Inverse Apple Cobbler Cake

Ingredients

For Cake:

  • 1 box of yellow cake mix (or your favorite yellow cake recipe)
  • cinnamon (we didn’t measure, but I’d guess about 3 tsp.)

For topping

  • 1 can of vanilla or cream cheese frosting (or your favorite white frosting recipe)
  • 3-4 apples*
  • 1 cup water
  • 1 cup tightly packed brown sugar
  • 2-3 tsp. lemon juice
  • cinnamon
  • ground cloves
  • nugmeg
  • ground ginger

*Note: Our cake mix only made about a half of a batch of a normal cake mix. We used 3 apples for the topping, but for a full batch you may need 4. Add a little more water if you add more than 3 apples.

We used a peanut and egg free yellow cake mix from Cherrybrook Kitchen but we doctored it to fit our needs. We followed the cake instructions (add water and butter or margarine) but the cake looked way too dry so we ended up adding one egg to it.  Follow the directions on your cake mix box or recipe to make the batter. Since we planned to make a cinnamon apple topping, we added a bit of cinnamon to the batter too. Then we whipped it up for a couple of minutes.

The cake mix only made enough for about a half batch so we had to get a smaller baking pan to cook it in. Thankfully, Amber’s mother-in-law had the perfect sized Pyrex dish.

We baked the cake in a preheated oven at 350?F for about 25 minutes until it was cooked all the way through. To bake your cake, you should follow your cake mix box or recipe directions. While the cake baked, we started making the apple topping. It’s basically the same thing that goes in an apple cobbler.

Skin your apples and cut them into thin slices. In a pan on the stove at medium-high setting, heat some water and the apple slices until it’s at a boil then lower the temperature to low so that the water is just at a simmer. Add your spices next. We didn’t really measure this out but put a dash of the ground cloves, ginger, and nutmeg and if you really like a lot of cinnamon put a a good amount in (several shakes or so). Also add about half of the brown sugar and all of the lemon juice into the simmering apples and mix everything around. We used the other half of brown sugar at the end once a good portion of the water cooked off.

While the water is simmering, put a lid on the pan, allowing the steam to come out one side a little, and let it sit for a while. Stir often. We had our apples simmer with the lid on for about 15 minutes and then took it off for the final 5-10 minutes. It may not take you nearly as long because we put way too much water in (like close to 2 cups) so you may not need to simmer it as long. Keep an eye on it. When it’s done there won’t be very much water left, and the added brown sugar will caramelize a little. It should become a runny, gooey, brown appley treat and look a little like this:

Once it starts to look like that turn the stove off and let it sit there with the lid on until you’re ready to frost the cake.

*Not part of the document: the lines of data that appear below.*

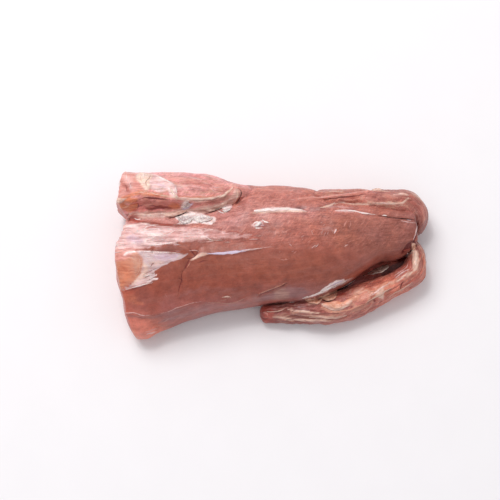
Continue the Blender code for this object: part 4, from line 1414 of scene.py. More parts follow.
# The near side of the main muscle
NEAR_MARKS = (
    Stroke(MAUVE, (
        (-88, -35), (-74, -36), (-66, -36.6), (-59, -35), (-52, -33), (-44.5, -30.6),
    ), 0.9, 0.4, -0.3, 0.6),
    Hair(ROSE, (
        (-84, -31.6), (-78.4, -33.8), (-74.6, -33.8), (-70.3, -35.2), (-64, -35),
    ), 0.6, 0.8),
    Hair(ROSE, (
        (-63, -34.8), (-55.7, -33), (-50.3, -30.8), (-43.3, -28.6), (-36, -27.9),
    ), 0.45, 0.5, 0.2, 0.4),
    Hair(TAN, ((-37, -27.9), (-28.7, -28.1), (-20.5, -27.5), (-12.4, -24.4)), 0.45, 0.5, 0.2, 0.4),
    Hair(FAT, ((-27.6, -25.6), (-25, -25), (-22.6, -25.2)), 0.7, 0.9, 0.2, 0.2),
    # Orange along the head's lower left edge and at its corner, partly painted light shining through
    Stroke(ORANGE, ((-84, -22), (-81, -26), (-76, -28), (-70, -29)), 3.4, 0.4, 0, 1.8),
    Stroke(RED, ((-74, -29.6), (-68, -30.4), (-62, -30)), 1.8, 0.3, -0.1, 1.4),
    Stroke(MAUVE, ((-50, -25), (-38, -22), (-28, -22), (-20, -22)), 2.6, 0.35, -0.1, 1.6),
    Stroke(BROWN, ((-60, -20), (-52, -20), (-46, -21)), 3, 0.3, -0.1, 2),
    Stroke(MAUVE, ((-62, -38), (-50, -34.6), (-38, -31.4), (-26, -30), (-12, -28)), 1.6, 0.5, 0, 0.9),
    Stroke(PEACH, ((-84, -40), (-78, -43.4), (-73, -46)), 2.6, 0.55, 0, 1.4),
    Hair(MAUVE, ((-83.4, -30), (-81.6, -36), (-79.4, -41)), 0.7, 0.7, -0.1),
    Hair(MAROON, ((-82, -34.8), (-76, -35.4), (-70, -36.6), (-63, -36.4)), 0.35, 0.5, -0.2, 0.5),
    Hair(PINK, ((-69.5, -42.8), (-66.5, -42), (-62.6, -40.4)), 0.8, 0.8, 0.2, 0.5),
    Hair(ROSE, ((-69, -44), (-65.5, -42.8), (-62, -41.6)), 0.7, 0.8, 0.2, 0.5),
    Patch(FAT, ((-88, -31), (-83.6, -31.6), (-81.6, -34), (-83, -35.4), (-88, -34)), 0.5, 0.9, 0.5),
    Hair(MAROON, ((-8, -24.8), (-1, -22.2), (3.5, -20.7), (7.5, -18.7)), 0.7, 0.7, -0.6, 0.5),
    Hair(PEACH, ((-9, -24), (-1, -21.4), (3.5, -19.9), (7.5, -17.8)), 0.6, 0.6, 0.4, 0.5),
    Patch(MAUVE, (
        (-14, -27), (-6, -24.6), (0, -22.6), (8, -19.6), (16, -20), (20, -22), (13.5, -25), (2.5, -26),
        (-8, -27),
    ), 1.2, 0.6, 0, 0.8),
    Patch(TAN, ((1, -22), (6.5, -21), (9, -23), (6.5, -26), (0.5, -26)), 1.2, 0.35, 0, 1),
    Patch(WHITE, (
        (21, -23.8), (25.5, -21.6), (30, -18.6), (33.5, -16.4), (38.5, -14.8), (39.4, -15.8),
        (37.5, -16.8), (33.5, -18.8), (30, -20.8), (26.5, -22.4),
    ), 0.4, 0.95, 0.1),
    Hair(MAUVE, ((28, -20.6), (32, -18.6), (36, -16.4)), 0.5, 0.5, -0.1, 0.4),
    Hair(STEEL, ((30, -19.4), (34.4, -17.2), (38.6, -15.2)), 0.7, 0.9, 0.1),
    Hair(WHITE, ((-3, -26.6), (4, -26.2), (8.5, -26), (12, -25.6), (17, -24.6)), 0.5, 0.9, 0.2, 0.2),
    Hair(WHITE, ((15.5, -24.8), (21.5, -23.6), (26.5, -21.8), (31, -20)), 0.9, 1, 0.3, 0.2),
    Hair(WHITE, ((35, -18), (39, -16.5), (42, -14.5), (46.5, -12)), 0.8, 1, 0.2, 0.2),
    # Painted shade under the pale near edge
    Hair(SLIT_SHADE, ((32, -20.2), (36, -18.2), (40, -16.6), (44, -14)), 0.6, 0.8, -0.3, 0.2),
    Stroke(MAUVE, ((12, -14), (26, -12), (40, -8), (50, -3)), 4, 0.25, 0, 2),
    Stroke(BROWN, ((-30, -6), (-10, -6), (10, -5)), 5, 0.25, 0, 2),
    Hair(ROSE, ((8.3, 1.6), (9.2, 1), (10, 0)), 0.5, 0.7, 0.1),
    Hair(ROSE, ((20.3, -1.2), (22, 0.4), (23.2, 1.2)), 0.5, 0.7, 0.1),
    Hair(WHITE, ((21.6, -0.8), (23, 0.2), (24.4, 2.2)), 0.4, 0.7, 0.1),
    Hair(ROSE, ((38, 0.4), (39, 1.4), (40.4, 1.8)), 0.7, 0.6, 0.1),
    Hair(PINK, ((-24.4, -4.8), (-22, -4.4), (-19.6, -3.7)), 0.4, 0.7, 0.1),
    Hair(PINK, ((2, -6), (5, -7), (9, -6.4)), 0.4, 0.6, 0.1),
    Hair(BROWN, ((-14, -10), (-8, -9.4), (-4, -10)), 0.4, 0.6, -0.1),
    Hair(PINK, ((-58, -24), (-57, -25.6), (-56, -27)), 0.4, 0.5, 0.1),
)

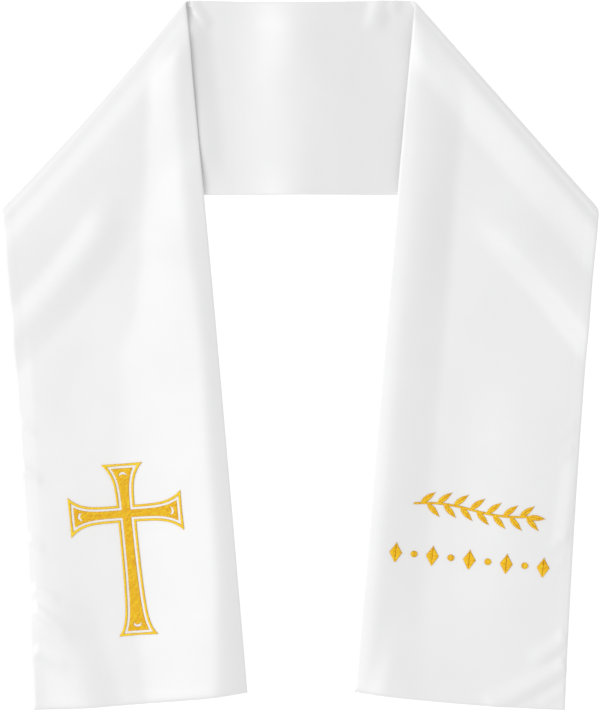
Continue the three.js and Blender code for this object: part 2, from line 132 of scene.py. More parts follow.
LEFT_FRONT = Front(
    side=-1,
    inner_end_across=33.3,
    outer_end_across=168.5,
    fold=Fold(
        half_top=3.4, half_corner=2.9, dip=0.1, dip_in=3.5, rise=0.8, soft=1, inset=13.5, fall=48, ease=1.5,
        sag=2.3,
    ),
    edge_roll=[
        EdgeRoll(down=0, crest_in=3, edge=-0.2, crest=0.2, fall=5, late=1.2, ease=1),
        EdgeRoll(down=38, crest_in=10, edge=2, crest=3.2, fall=17.5, late=1.2, ease=1),
        EdgeRoll(down=65, crest_in=11, edge=3, crest=3.9, fall=19, late=1.2, ease=1.1),
        EdgeRoll(down=95, crest_in=12, edge=3.3, crest=4.2, fall=22, late=1.2, ease=1.2),
        EdgeRoll(down=126, crest_in=13, edge=1.9, crest=3.8, fall=26, late=1.2, ease=1.2),
        EdgeRoll(down=160, crest_in=13, edge=1, crest=3.5, fall=30, late=1.25, ease=1.05),
        EdgeRoll(down=190, crest_in=11, edge=2, crest=4.6, fall=38, late=1.2, ease=1.15),
        EdgeRoll(down=230, crest_in=10.5, edge=3.4, crest=6.1, fall=53, late=1.1, ease=1.3),
        EdgeRoll(down=300, crest_in=12, edge=5, crest=7.9, fall=58, late=1.1, ease=1.35),
        EdgeRoll(down=360, crest_in=13, edge=5.2, crest=8.4, fall=56, late=1.1, ease=1.3),
        EdgeRoll(down=405, crest_in=16, edge=4.6, crest=8.5, fall=51, late=1.15, ease=1.25),
        EdgeRoll(down=450, crest_in=20, edge=3.2, crest=8.1, fall=44, late=1.2, ease=1.2),
    ],
    creases=[
        Crease((111, 122), (187, 218), 5, 2.2, 2.1, 20, 17, 1, 34, 0),
        Crease((170, 200), (159, 425), 0, 0.8, 0.8, 38, 11, 1, 24, 40),
        Crease((168, 366), (134, 452), 4, 0.8, 3.2, 25, 28, 1, 30, 0),
        Crease((177, 266), (165, 274), 0, 0.5, 0.25, 3.5, 4, 1.3, 2, 6),
        Crease((176, 295.5), (161, 306), 0.5, 0.8, 0.4, 3.5, 4.5, 1.3, 2, 7),
        Crease((172, 339), (160, 348), 0, 0.6, 0.3, 3.5, 4.5, 1.3, 2, 6),
        Crease((169.5, 371), (150, 381), 0.5, 0.8, 0.4, 4, 5, 1.3, 2, 8),
        Crease((168.5, 383), (141, 408), 1, 0.9, 0.5, 4.5, 5, 1.5, 2, 14),
        Crease((168, 410), (144, 424), 1, 0.8, 0.5, 4.5, 7, 1.3, 2, 10),
    ],
)
RIGHT_FRONT = Front(
    side=1,
    inner_end_across=34.6,
    outer_end_across=167.3,
    fold=Fold(
        half_top=2.6, half_corner=2.3, dip=0, dip_in=0, rise=1.2, soft=0, inset=5.5, fall=21, ease=1.6, sag=0,
    ),
    edge_roll=[
        EdgeRoll(down=0, crest_in=5, edge=0.2, crest=0.9, fall=14, late=1.4, ease=1.2),
        EdgeRoll(down=45, crest_in=8, edge=1.2, crest=2.3, fall=28, late=1.3, ease=1.3),
        EdgeRoll(down=90, crest_in=9.5, edge=3.3, crest=4.5, fall=28, late=2, ease=1.35),
        EdgeRoll(down=130, crest_in=10, edge=4, crest=5.2, fall=27.5, late=1.95, ease=1.35),
        EdgeRoll(down=170, crest_in=10, edge=3.8, crest=5.1, fall=28, late=1.85, ease=1.35),
        EdgeRoll(down=220, crest_in=9.5, edge=3.1, crest=4.5, fall=29, late=1.6, ease=1.3),
        EdgeRoll(down=290, crest_in=9.5, edge=2.5, crest=3.9, fall=28, late=1.5, ease=1.3),
        EdgeRoll(down=370, crest_in=9.5, edge=1.7, crest=3.2, fall=31, late=1.4, ease=1.4),
        EdgeRoll(down=450, crest_in=10, edge=0.3, crest=2, fall=36, late=1.3, ease=1.5),
    ],
    creases=[
        Crease((106, 129), (185, 210.5), -3.5, 2.5, 4.1, 14, 33, 1.3, 50, 0),
        Crease((144, 205), (136, 430), 0, 1.9, 1.7, 44, 70, 1, 60, 60),
        Crease((68, 385), (50, 455), 0, 0.4, 2.4, 14, 52, 1, 40, 0),
        Crease((174, 285), (166, 350), 0, 0.8, 0.8, 10, 6, 1, 14, 14),
        Crease((169, 402), (142, 420), -2, 1.1, 0.9, 8, 5, 1.3, 2, 12),
        Crease((169, 420.5), (116, 449), -1, 1.3, 1.3, 9, 6, 1.4, 2, 8),
        Crease((168, 436), (150, 446), 0, 0.5, 0.3, 4, 4, 1.2, 2, 6),
        Crease((174, 268), (160, 278), 0, 0.35, 0.15, 4, 4, 1.3, 2, 7),
        Crease((173, 283), (160, 292), 0, 0.4, 0.15, 4, 4, 1.3, 2, 7),
        Crease((169, 337), (157, 346), 0, 0.45, 0.2, 4, 4, 1.3, 2, 6),
        Crease((168, 353), (159, 359), 0, 0.35, 0.2, 4, 4, 1.3, 2, 5),
    ],
)


def smoothstep(share):
    share = np.clip(share, 0, 1)
    return share * share * (3 - 2 * share)


def mix(a, b, share):
    return a + (b - a) * share


def smooth_table(value, places, heights):
    """A soft curve through a table's rows."""
    place = np.clip(np.searchsorted(places, value) - 1, 0, len(places) - 2)
    places, heights = np.array(places, float), np.array(heights, float)
    share = (value - places[place]) / (places[place + 1] - places[place])
    return mix(heights[place], heights[place + 1], smoothstep(share))


# ---- The strip's outline: places are arrays whose last axis is (across, down) ----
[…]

By now your cake should be ready to come out of the oven. Ours looked like this when it came out. It looked so good, I was ready to dig into it already!

I fought my impulses and let it cool for a long time before frosting it. In fact we ate Amber’s yummy Slow Cooked Roast Beef while it cooled.

Once the cake was completely cooled we frosted it with the vanilla frosting. If I were to do this again, I’d choose cream cheese frosting instead of vanilla because the cake tasted a bit like carrot cake without the carrots, and cream cheese frosting would have been awesome here. Get it good and frosted and then add your apple topping like so:

 

The combination of the cake, frosting, and soft cinnamon apple topping really complimented each other nicely. I would definitely try this again sometime.